— BEGIN —

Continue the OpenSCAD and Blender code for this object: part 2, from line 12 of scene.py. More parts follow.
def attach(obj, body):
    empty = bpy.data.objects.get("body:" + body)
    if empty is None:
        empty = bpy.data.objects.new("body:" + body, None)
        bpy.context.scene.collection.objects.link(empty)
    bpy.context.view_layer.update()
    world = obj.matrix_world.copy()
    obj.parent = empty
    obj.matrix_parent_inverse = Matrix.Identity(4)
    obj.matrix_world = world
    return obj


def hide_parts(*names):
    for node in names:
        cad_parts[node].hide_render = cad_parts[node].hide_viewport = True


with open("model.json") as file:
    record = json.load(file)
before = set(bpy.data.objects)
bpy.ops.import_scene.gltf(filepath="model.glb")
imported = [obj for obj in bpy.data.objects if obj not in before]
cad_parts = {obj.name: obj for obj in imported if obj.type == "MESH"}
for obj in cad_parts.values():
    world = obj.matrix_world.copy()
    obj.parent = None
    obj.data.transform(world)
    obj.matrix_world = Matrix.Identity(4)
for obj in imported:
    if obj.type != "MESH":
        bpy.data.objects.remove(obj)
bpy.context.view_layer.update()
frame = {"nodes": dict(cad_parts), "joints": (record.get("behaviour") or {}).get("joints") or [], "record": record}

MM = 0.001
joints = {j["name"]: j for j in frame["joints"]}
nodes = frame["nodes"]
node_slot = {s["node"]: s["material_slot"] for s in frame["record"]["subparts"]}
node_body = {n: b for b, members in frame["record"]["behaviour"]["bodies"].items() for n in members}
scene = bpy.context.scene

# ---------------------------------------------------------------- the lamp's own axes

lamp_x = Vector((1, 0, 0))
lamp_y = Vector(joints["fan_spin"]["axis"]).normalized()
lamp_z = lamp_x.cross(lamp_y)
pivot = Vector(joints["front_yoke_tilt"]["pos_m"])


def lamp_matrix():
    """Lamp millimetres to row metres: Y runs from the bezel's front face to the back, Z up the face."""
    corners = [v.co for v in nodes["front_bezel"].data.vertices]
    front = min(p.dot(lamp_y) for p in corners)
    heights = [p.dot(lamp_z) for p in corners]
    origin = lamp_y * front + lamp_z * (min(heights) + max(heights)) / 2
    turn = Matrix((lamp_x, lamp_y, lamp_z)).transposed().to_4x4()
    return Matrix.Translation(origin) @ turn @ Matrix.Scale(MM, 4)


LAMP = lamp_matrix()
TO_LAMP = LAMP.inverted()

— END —

### WORK TO DO
Using the listing above, list every line in which the string "imported" occurs.

### TASK ANSWER
imported = [obj for obj in bpy.data.objects if obj not in before]
cad_parts = {obj.name: obj for obj in imported if obj.type == "MESH"}
for obj in imported:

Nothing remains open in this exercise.